Friday, September 8, 2017

Eggplant Ratatouille - Amazing Principles, An Amazing Dish

When the French make a dish, it always sounds exotic.

I call this Eggplant Ratatouille, but I could have called it Eggplant Stew. Or Cacciatore.  Or Gazpacho. Or Goulash, or Pottage, or a dozen other things. Only the country, seasoning, temperature and language differ. Insignificant things, really.

The point is, vegetables in season, mixed, heated, seasoned, served and eaten.

No oil. No meat. No salt.

Variety. Availability. Cost. Freshness. Eaten with my true love, my family.

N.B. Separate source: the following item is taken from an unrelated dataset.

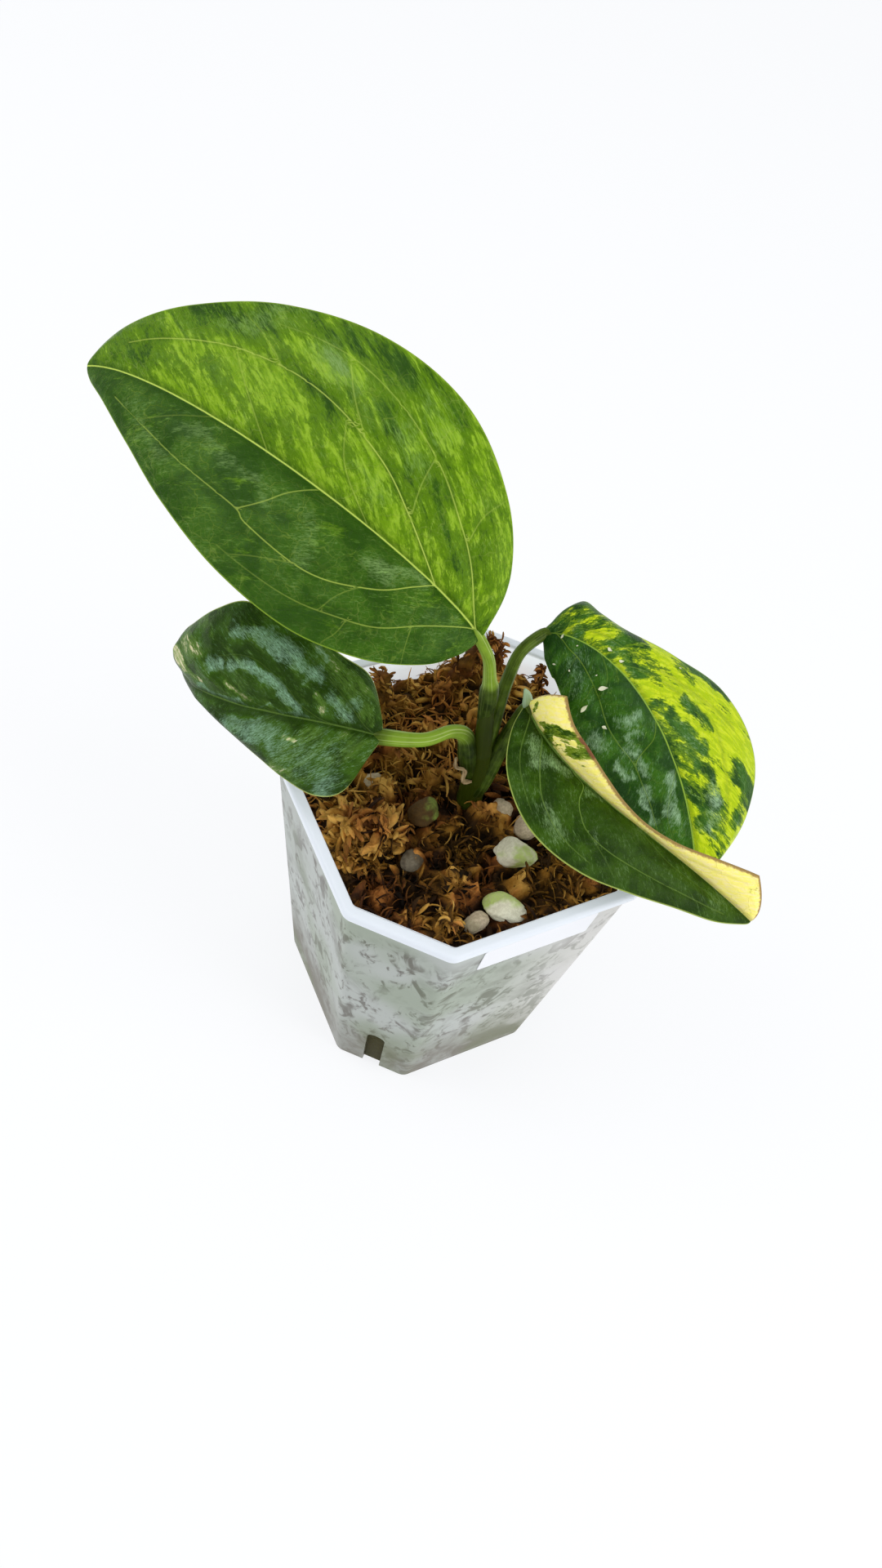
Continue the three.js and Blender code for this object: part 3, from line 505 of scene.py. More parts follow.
def joined(bodies):
    """The points and faces of several bodies, each a pair of its own, as one."""
    points, faces, start = [], [], 0
    for its_points, its_faces in bodies:
        points.append(its_points)
        faces += [[i + start for i in face] for face in its_faces]
        start += len(its_points)
    return np.concatenate(points), faces


def in_scene(name, data):
    """An object of the data in the scene."""
    made = bpy.data.objects.new(name, data)
    bpy.context.scene.collection.objects.link(made)
    return made


def make(name, points, faces, material, node=None, slot=None, values=None, maps=None, smooth=True):
    """A new piece from points in millimetres, riding on the plant's one body."""
    mesh = bpy.data.meshes.new(name)
    faces = faces if isinstance(faces, list) else faces.tolist()
    mesh.from_pydata((np.asarray(points) * MM).tolist(), [], faces)
    for key, value in (values or {}).items():
        layer = mesh.attributes.new(key, "FLOAT", "POINT")
        layer.data.foreach_set("value", np.asarray(value, np.float32).ravel())
    corners = np.zeros(len(mesh.loops), np.int32)
    mesh.loops.foreach_get("vertex_index", corners)
    for key, value in (maps or {}).items():
        layer = mesh.uv_layers.new(name=key)
        layer.data.foreach_set("uv", np.asarray(value, np.float32).reshape(-1, 2)[corners].ravel())
    mesh.polygons.foreach_set("use_smooth", np.full(len(mesh.polygons), smooth))
    mesh.update()
    piece = in_scene(name, mesh)
    mesh.materials.append(material)
    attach(piece, "root")
    if node:
        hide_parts(node)
    return piece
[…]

These are the things that really matter.

So here's my favorite ingredients: Eggplant, zucchini, sweet peppers, onions, garbanzos, tomatoes, mushrooms, Italian spices (oregano 1 1/2 t, marjoram 1 t, thyme 1 t, garlic 1 t, basil 1/2t, rosemary 1/2 t, sage 1/2 t, red pepper 1/4 t). Slice/dice, cook until done, add spices any time. Arrange attractively in a baking pan for maximum effect, or put them all together to save time as above. Add more stuff if  you've got more stuff. Start with 1/2 seasonings amount if you want to be cautious, it's easier to add seasonings later than double the recipe because it's too strong. Add a little meat (-balls, chicken) for a less healthy dish.

To think that a set recipe matters is to lose some of the intent and possibilities. Not that I'm opposed to recipes. But sometimes it's just right to go with what you've got.

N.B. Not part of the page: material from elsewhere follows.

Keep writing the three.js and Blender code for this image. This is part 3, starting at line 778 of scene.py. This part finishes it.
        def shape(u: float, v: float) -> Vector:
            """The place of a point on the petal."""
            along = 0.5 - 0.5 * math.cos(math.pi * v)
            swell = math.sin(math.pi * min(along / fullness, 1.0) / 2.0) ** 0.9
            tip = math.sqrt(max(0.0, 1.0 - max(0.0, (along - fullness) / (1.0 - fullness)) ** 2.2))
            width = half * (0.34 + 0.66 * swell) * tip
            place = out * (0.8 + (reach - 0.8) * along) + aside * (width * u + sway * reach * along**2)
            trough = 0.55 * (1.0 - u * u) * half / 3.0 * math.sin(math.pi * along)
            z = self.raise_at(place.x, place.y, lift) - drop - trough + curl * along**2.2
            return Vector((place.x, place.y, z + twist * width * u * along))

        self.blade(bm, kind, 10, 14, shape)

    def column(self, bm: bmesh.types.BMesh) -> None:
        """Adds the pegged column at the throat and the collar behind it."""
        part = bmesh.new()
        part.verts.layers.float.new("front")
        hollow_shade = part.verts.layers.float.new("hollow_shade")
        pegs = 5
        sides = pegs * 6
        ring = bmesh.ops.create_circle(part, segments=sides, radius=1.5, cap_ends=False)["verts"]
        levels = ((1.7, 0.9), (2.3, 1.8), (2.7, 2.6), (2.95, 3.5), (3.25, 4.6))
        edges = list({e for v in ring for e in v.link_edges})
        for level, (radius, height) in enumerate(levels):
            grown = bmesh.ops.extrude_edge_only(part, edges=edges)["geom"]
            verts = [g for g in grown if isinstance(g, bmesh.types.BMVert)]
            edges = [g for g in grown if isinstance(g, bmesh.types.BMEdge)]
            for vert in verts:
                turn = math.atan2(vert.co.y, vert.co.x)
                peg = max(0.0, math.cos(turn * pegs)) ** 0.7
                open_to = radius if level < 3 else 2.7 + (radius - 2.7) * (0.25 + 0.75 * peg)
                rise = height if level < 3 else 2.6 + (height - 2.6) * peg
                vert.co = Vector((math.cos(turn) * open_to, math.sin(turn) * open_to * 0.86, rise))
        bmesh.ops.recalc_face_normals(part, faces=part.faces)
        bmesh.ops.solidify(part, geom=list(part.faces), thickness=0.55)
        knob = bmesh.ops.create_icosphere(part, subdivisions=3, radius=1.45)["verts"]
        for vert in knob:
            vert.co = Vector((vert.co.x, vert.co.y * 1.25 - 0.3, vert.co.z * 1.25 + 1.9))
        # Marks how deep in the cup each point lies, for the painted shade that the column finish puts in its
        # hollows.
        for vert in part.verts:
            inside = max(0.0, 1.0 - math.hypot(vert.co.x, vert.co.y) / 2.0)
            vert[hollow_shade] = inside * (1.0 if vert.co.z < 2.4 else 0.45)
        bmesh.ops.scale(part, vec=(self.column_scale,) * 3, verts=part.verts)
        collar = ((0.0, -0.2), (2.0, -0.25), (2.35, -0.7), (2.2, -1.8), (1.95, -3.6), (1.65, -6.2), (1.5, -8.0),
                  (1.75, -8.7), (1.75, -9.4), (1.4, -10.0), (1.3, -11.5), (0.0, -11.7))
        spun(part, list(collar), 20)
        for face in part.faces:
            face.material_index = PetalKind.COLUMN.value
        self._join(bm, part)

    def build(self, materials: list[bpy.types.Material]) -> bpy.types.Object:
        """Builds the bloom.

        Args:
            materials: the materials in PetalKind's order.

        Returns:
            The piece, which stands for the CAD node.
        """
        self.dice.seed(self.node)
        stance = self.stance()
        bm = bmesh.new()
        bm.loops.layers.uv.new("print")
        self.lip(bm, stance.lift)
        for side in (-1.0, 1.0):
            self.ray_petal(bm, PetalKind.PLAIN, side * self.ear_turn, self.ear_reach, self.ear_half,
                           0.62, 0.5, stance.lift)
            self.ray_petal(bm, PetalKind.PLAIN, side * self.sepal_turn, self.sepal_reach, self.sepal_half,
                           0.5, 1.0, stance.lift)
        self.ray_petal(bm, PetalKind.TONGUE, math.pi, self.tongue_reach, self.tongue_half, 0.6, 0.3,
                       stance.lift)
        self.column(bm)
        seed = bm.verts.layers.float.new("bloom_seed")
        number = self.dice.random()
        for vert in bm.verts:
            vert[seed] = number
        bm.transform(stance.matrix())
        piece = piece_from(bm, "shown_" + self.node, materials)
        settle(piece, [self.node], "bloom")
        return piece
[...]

This time it was just eggplant, onions, tomatoes, tomato sauce,  mushrooms and seasonings. We just chopped them,  put them in the pan, heated them up, added a little seasoning. We ate it hot, we ate it cold, we loved it. Even made more the very next night. We had more eggplant, after all.

Here's another principle. We often engage in "recipe roulette," where we take a CD titled 1 Million Recipes, put in a list of ingredients we've got on hand, and see what the possibilities are.  Or we play "recipe roulette" by Google search.

Here are some other principles.
  1. More important than a recipe is to be flexible.
  2. We almost never make it exactly as it says.
  3. We never fry or sauté in oil.
  4. We cook fresh veggies by "flash steaming" (use your imagination)
  5. We cook things less and at lower temperatures than we did.
  6. We don't add salt in cooking. If one of us wants salt, we add it after, and in small quantities.
  7. We never serve food with or over rice, or potatoes, or starchy foods in general.
  8. We eat generous portions, but don't stuff ourselves.
  9. We enjoy talking together as we eat.
  10. We congratulate good eating decisions.
  11. We don't criticize or even acknowledge each other's bad eating decisions, only our own.